ПЛОТНИК должен был наблюдать за сохранностью орудий казней: он строил, поправлял, поддерживал эшафоты, одним словом, все орудия пыток и казней.

В 1789 году, когда умы сильно волновались и стремились к принципам правосудия и истины, поднялось несколько голосов за этих несчастных, над которыми в продолжение столетий тяготело такое презрение народа.

Если я и склонил голову под гнетом моей участи, если я безропотно и принял позор, приписываемый обществом обязанностям, которые я должен был исполнять по своему происхождению, то я не откажусь привести в этом сочинении красноречивые слова, которыми требовали от национального собрания возвращения нам прав гражданства.

Это двойной долг признательности к тем, которые были нашими защитниками и сыновней любви моим предкам, ранее меня несшим крест, казавшийся мне таким тяжелым.

«Что сталось бы с обществом, — говорит относительно этого Матон де Ла Вареннь, — какую пользу приносили бы судьи, чему служила бы власть, если бы приговоры для наказания за поругание над законом не приводились в исполнение действительной и законной силой в лице одного из граждан, которых закон защищает?
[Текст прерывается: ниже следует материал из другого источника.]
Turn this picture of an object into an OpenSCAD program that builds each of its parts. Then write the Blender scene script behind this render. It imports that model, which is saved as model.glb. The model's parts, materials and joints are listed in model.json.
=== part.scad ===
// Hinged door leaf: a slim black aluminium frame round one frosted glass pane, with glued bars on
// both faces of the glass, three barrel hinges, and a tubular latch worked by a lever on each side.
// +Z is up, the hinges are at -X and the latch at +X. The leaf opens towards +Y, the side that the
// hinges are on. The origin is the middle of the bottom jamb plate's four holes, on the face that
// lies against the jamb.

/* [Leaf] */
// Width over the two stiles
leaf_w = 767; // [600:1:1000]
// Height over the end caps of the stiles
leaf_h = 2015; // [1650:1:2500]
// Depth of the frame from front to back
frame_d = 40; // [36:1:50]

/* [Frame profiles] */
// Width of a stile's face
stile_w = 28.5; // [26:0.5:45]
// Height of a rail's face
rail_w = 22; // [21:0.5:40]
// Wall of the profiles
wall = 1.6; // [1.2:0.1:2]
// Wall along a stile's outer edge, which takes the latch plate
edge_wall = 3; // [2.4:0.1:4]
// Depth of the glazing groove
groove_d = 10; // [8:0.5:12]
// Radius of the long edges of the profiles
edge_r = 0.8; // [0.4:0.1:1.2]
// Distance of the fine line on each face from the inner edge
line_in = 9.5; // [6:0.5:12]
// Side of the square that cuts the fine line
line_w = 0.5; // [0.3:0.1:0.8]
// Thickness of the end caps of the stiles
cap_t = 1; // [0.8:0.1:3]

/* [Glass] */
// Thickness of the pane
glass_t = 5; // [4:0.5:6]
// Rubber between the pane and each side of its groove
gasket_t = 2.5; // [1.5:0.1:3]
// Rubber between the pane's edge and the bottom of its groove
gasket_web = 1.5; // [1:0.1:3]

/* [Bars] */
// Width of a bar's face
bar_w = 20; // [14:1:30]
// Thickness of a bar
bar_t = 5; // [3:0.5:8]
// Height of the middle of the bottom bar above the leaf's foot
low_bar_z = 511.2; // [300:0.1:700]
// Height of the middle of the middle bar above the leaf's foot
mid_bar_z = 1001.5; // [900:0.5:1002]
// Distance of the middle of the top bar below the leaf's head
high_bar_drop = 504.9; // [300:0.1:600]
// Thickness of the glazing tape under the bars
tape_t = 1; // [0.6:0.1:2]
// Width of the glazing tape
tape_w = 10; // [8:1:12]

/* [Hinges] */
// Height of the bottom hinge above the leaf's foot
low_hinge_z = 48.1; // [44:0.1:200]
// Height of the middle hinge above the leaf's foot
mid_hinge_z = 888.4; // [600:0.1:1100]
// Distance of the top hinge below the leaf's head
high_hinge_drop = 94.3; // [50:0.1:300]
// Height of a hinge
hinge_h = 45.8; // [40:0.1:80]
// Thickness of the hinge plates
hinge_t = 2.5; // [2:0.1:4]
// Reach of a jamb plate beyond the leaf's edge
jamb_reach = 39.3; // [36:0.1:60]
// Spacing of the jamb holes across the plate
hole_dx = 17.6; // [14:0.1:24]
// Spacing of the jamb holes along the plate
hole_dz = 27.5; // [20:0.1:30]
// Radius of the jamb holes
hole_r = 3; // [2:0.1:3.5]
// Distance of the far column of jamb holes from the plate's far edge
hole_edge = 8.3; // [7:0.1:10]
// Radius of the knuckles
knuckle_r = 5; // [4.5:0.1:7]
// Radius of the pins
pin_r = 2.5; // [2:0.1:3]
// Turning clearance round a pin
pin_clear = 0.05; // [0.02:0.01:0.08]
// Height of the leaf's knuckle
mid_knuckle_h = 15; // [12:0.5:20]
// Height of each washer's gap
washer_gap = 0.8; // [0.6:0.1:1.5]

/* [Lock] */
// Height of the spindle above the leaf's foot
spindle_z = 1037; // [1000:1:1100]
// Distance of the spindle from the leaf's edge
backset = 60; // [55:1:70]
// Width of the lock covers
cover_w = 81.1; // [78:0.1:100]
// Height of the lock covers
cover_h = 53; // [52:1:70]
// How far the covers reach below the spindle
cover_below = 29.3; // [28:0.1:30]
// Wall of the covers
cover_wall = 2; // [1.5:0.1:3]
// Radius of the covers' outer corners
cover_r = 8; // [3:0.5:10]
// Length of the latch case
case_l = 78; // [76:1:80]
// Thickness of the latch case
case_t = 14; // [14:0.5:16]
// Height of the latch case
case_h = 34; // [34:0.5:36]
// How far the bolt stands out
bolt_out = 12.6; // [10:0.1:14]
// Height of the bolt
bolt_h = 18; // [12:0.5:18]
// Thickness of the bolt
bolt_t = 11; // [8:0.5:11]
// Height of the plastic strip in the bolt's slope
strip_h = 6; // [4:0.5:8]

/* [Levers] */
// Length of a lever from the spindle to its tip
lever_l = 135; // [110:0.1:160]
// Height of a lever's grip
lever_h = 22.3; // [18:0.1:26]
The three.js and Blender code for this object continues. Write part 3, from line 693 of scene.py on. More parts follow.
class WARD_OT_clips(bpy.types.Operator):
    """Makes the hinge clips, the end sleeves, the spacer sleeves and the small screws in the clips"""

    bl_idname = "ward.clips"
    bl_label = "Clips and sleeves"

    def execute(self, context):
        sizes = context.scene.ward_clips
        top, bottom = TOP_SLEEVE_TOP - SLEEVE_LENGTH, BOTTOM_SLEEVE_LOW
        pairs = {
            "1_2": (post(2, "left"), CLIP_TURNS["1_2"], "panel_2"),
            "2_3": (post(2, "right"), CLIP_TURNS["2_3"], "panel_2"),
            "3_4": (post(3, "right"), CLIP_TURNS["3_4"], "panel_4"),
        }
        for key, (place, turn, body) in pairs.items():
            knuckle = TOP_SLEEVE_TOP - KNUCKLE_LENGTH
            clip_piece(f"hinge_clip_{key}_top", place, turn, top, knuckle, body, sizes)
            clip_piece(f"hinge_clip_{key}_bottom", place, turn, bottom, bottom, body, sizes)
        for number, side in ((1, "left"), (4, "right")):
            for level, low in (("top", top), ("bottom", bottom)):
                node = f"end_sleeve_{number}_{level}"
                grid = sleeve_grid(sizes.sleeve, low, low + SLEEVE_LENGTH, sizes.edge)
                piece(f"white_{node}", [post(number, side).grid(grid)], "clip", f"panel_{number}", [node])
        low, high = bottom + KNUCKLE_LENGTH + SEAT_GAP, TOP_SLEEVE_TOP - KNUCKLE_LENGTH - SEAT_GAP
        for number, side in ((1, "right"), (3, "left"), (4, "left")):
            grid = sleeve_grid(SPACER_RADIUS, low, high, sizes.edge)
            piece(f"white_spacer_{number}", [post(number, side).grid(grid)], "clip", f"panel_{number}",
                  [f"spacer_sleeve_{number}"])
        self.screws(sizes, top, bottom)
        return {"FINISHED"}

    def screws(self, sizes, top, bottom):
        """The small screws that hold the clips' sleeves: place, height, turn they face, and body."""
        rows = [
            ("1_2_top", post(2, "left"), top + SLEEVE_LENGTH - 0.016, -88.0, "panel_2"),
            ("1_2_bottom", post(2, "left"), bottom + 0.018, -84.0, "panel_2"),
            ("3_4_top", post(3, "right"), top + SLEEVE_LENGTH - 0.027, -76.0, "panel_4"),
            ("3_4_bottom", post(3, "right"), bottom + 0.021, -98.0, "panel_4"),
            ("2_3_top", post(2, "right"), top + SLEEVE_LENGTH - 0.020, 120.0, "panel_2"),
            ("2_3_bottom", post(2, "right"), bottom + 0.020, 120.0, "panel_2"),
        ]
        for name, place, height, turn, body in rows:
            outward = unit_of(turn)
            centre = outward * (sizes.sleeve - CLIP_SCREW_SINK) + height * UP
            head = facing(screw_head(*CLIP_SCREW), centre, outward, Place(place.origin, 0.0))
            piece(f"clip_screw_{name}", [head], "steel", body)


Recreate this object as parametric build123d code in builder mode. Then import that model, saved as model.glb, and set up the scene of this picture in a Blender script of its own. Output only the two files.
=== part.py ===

Если казнь бесчестит и позорит того, кто ее приводит в исполнение, то не должны ли быть причастными к этому позору и судебные лица, разбиравшие процесс обвиненного и произнесшие приговор: повытчик, составивший судебное решение, докладчик и помощник уголовного судьи, присутствующие при выполнении его? Почему человека, который последний прилагает руку для наказания, презирают?

Злодей осмелился сжечь собственность своего соседа, обагрить руки кровью своего брата. Вы громко требуете его смерти, толпами присутствуете при казни и считаете позорным человека, который привел над чудовищем в исполнение ваш же собственный приговор, наказал его наказанием, которое вы сами же ему назначили? Будьте же, по крайней мере, справедливыми и не противоречьте себе; согласитесь, что ни судебные лица, ни исполнитель их приговоров, а один лишь преступник заслуживает ваше презрение».